With Biden's 1.9-trillion relief plan aimed at recovery, long-term challenges remain


LONG-TERM CHALLENGES
Amid widespread COVID-19 shutdowns in March and April last year, 22 million Americans lost their jobs. Despite some improvement, the US labor market has seen its recovery stalled in recent months amid surging COVID-19 cases.
US employers added just 49,000 jobs this January, after slashing a downwardly revised 227,000 jobs in December, according to a monthly employment report by the Labor Department. Biden said the latest data showed over 10 million people remain out of work.
US Treasury Secretary Janet Yellen said Sunday that the country could return to full employment in 2022 if it enacts Biden's relief bill, citing an analysis from the Congressional Budget Office that showed the unemployment rate would stay elevated for years to come without additional support.
Commenting on the 1.9-trillion relief plan, Jeffrey Sachs, economics professor at Columbia University and senior United Nations advisor, told Xinhua via email that it is a "bold program" to control the pandemic and reflate the economy.

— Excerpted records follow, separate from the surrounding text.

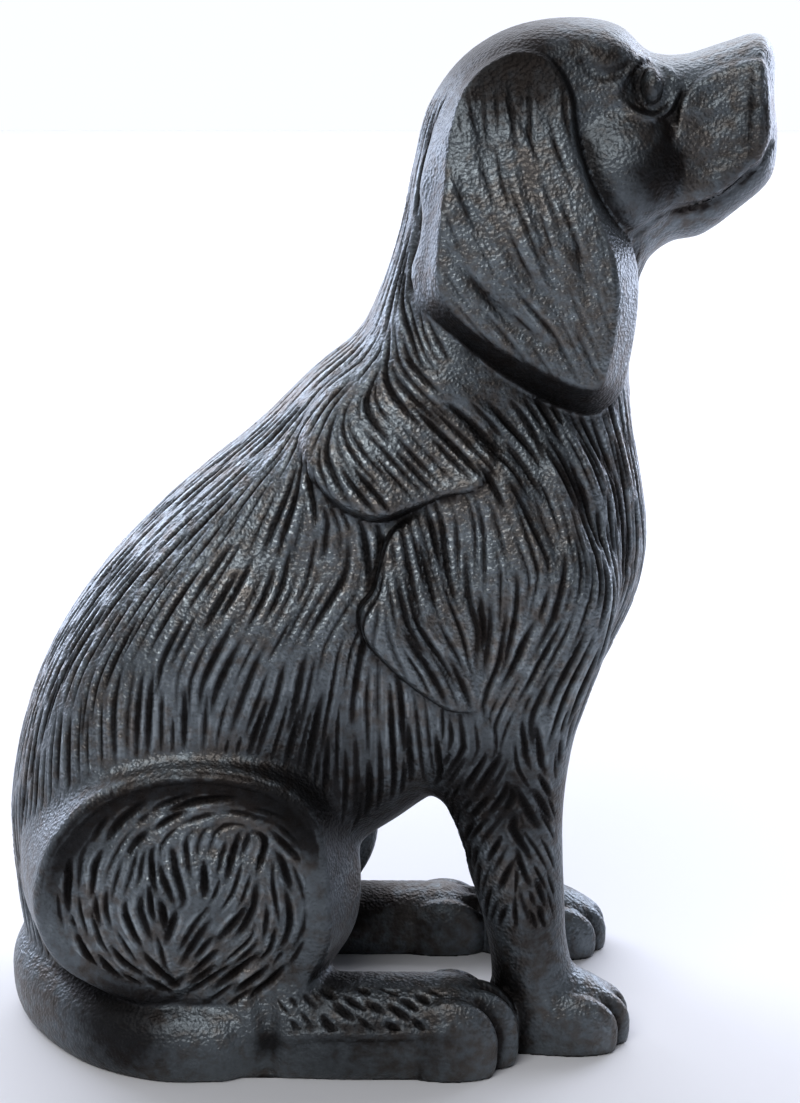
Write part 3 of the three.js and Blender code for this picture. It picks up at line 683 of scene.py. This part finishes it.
def cut_strokes(places, normals, carved, strokes, rng):
    """How deep each place lies in the strokes, in mm."""
    tree = KDTree(sum(len(line) for line, _ in strokes))
    samples = []
    for line, coat in strokes:
        _, _, _, longest, width, depth = COATS[coat]
        # many of the longer strokes are deep partings between locks
        parting = len(line) * STEP > PARTING_LENGTH * longest and rng.random() < PARTING_ODDS
        width *= rng.uniform(*(PARTING_WIDTH if parting else PLAIN_WIDTH))
        depth *= rng.uniform(*(PARTING_DEPTH if parting else PLAIN_DEPTH))
        for n, (p, lay) in enumerate(line):
            share = (n + 0.5) / len(line)
            # a stroke runs out at both ends, where it is a little over half as wide
            taper = math.sin(math.pi * share) ** 0.6
            tree.insert(p, len(samples))
            samples.append((*p, *lay, width * (0.55 + 0.45 * taper) / 2, depth * taper))
    tree.balance()
    nearest = np.array([tree.find(p)[1] for p in places[carved].tolist()])
    s = np.array(samples)[nearest]
    gap = places[carved] - s[:, :3]
    lay = s[:, 3:6]
    gap -= lay * (gap * lay).sum(axis=1)[:, None] * (np.abs((gap * lay).sum(axis=1)) < STEP)[:, None]
    gap -= normals[carved] * (gap * normals[carved]).sum(axis=1)[:, None]
    off = np.linalg.norm(gap, axis=1) / s[:, 6]
    deep = np.zeros(len(places))
    deep[carved] = s[:, 7] * (1 - np.minimum(off, 1) ** 1.6) ** 1.3
    # between strokes the iron stands up in rounded locks
    deep[carved] -= s[:, 7] * LOCK_RISE * np.exp(-((off - LOCK_AT) / LOCK_WIDTH) ** 2)
    return deep


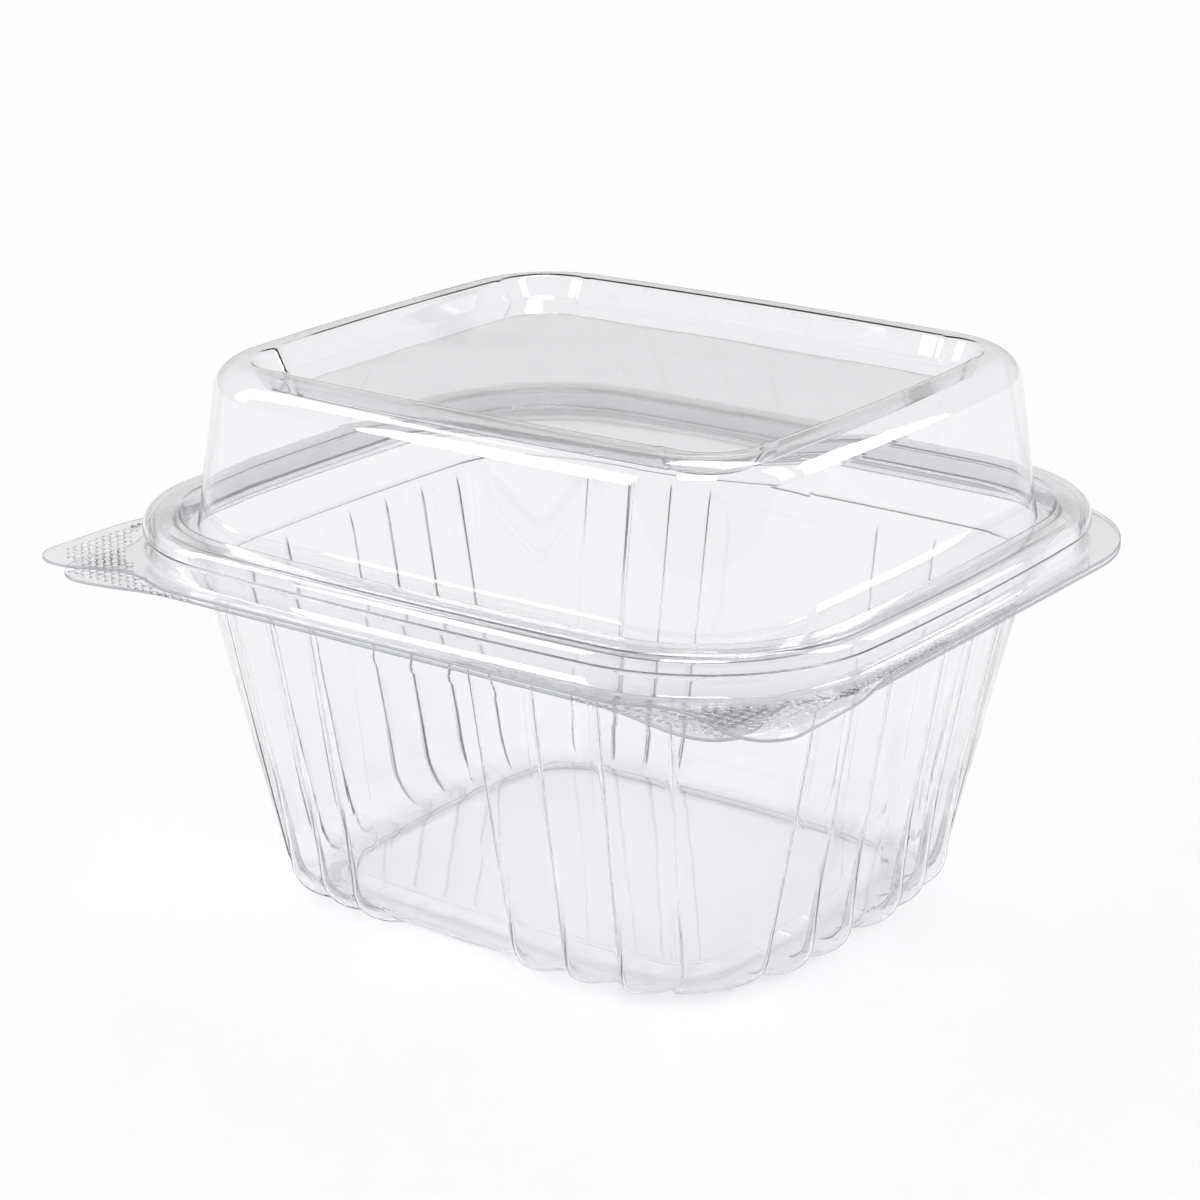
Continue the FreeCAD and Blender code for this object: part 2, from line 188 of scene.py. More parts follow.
@dataclass
class Outline:
    """Rounded rectangle of four bowed sides and four corners, seen from above."""

    half_width: float
    half_depth: float
    corner: float
    bow: float
    sides: tuple = field(init=False)
    corners: list = field(init=False)

    def __post_init__(self) -> None:
        """Find the centres of the side and corner arcs."""
        front_radius = (self.half_width - self.corner) ** 2 / (2 * self.bow)
        end_radius = (self.half_depth - self.corner) ** 2 / (2 * self.bow)
        front_centre = self.half_depth - front_radius
        end_centre = self.half_width - end_radius
        span = math.hypot(end_centre, front_centre)
        along = ((front_radius - self.corner) ** 2 - (end_radius - self.corner) ** 2 + span ** 2) / (2 * span)
        across = math.sqrt((front_radius - self.corner) ** 2 - along ** 2)
        ux, uy = end_centre / span, -front_centre / span
        cx = along * ux - across * uy
        cy = front_centre + along * uy + across * ux
        if cx < 0 or cy < 0:
            cx = along * ux + across * uy
            cy = front_centre + along * uy - across * ux
        end_turn = math.atan2(cy, cx - end_centre)
        front_turn = math.atan2(cx, cy - front_centre)
        self.sides = (
            (end_centre, end_radius, end_turn, cy, cx),
            (front_centre, front_radius, front_turn, cx, cy),
        )
        self.corners = [(cx, cy), (-cx, cy), (-cx, -cy), (cx, -cy)]

    def point(self, quarter: int, run: float, offset: float) -> Point:
        """Point of the offset outline on the side that faces +X, +Y, -X or -Y.

        Args:
            quarter: Which side, 0 to 3.
            run: Distance along the side from its middle, anticlockwise.
            offset: Distance outwards from the outline.

        Returns:
            The point.
        """
        centre, radius, turn, corner_run, corner_out = self.sides[quarter % 2]
        radius += offset
        if abs(run) <= radius * math.sin(turn):
            out = centre + math.sqrt(radius ** 2 - run ** 2)
        else:
            out = corner_out + math.sqrt(max(0.0, (self.corner + offset) ** 2 - (abs(run) - corner_run) ** 2))
        cos, sin = ((1, 0), (0, 1), (-1, 0), (0, -1))[quarter]
        return (out * cos - run * sin, out * sin + run * cos)

    def corner_point(self, quarter: int, first: Point, last: Point, offset: float, share: float) -> Point:
        """Point on the corner that follows a side.

        Args:
            quarter: The side before the corner.
            first: Last point of the side before it.
            last: First point of the side after it.
            offset: Distance outwards from the outline.
            share: How far round the corner, 0 to 1.

        Returns:
            The point.
        """
        cx, cy = self.corners[quarter]
        start = math.atan2(first[1] - cy, first[0] - cx)
        turn = (math.atan2(last[1] - cy, last[0] - cx) - start) % (2 * math.pi)
        reach = self.corner + offset
        angle = start + turn * share
        return (cx + reach * math.cos(angle), cy + reach * math.sin(angle))


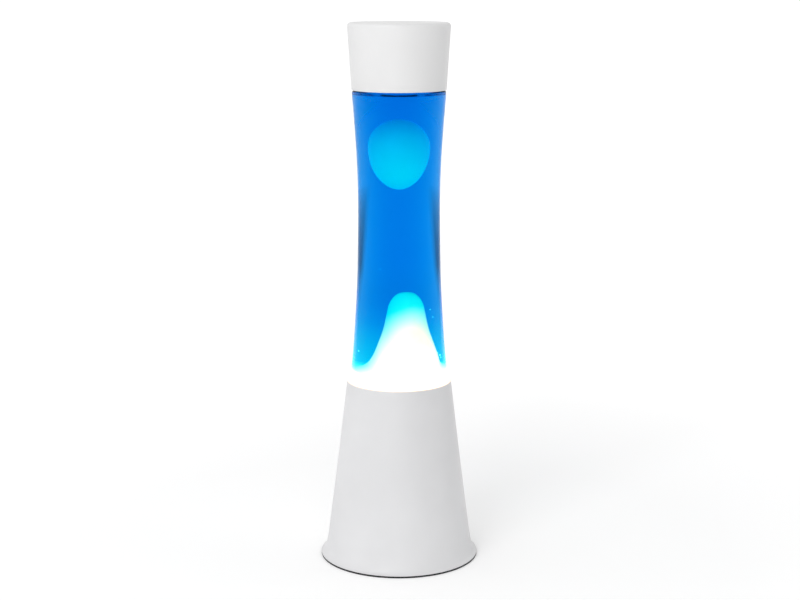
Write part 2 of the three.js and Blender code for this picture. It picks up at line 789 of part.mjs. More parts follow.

"If the vaccine distribution and public health measures are well carried out, and if the new viral variants do not disrupt the suppression of the epidemic, the policy measures would lead to a very robust recovery in the second half of 2021," Sachs said.
Nonetheless, he said the United States will need more "fundamental policy changes" to address long term needs: infrastructure, climate change, innovation and inequality. "That long-term recovery package still lies ahead," said the renowned economist.
In the Washington Post article, Summers said that if Biden's bill is enacted, Congress will have committed 15 percent of the gross domestic product with essentially no increase in public investment to address such challenges as economic injustice and slow growth.
Committee for a Responsible Federal Budget, a Washington, D.C.-based nonpartisan watchdog group, said in a Wednesday statement that "borrowing is not free and comes with risks," urging elected officials to be "good stewards" of the money they borrow.
"Politicians should not be taking advantage of this opportunity to buy off voters, pursue their long-term policy agenda, test the limits of the economy, or set up a series of future budget showdowns," the group said.
"Taking this crisis seriously means spending money wisely -- especially when we're borrowing it from those too young to have a vote," it added.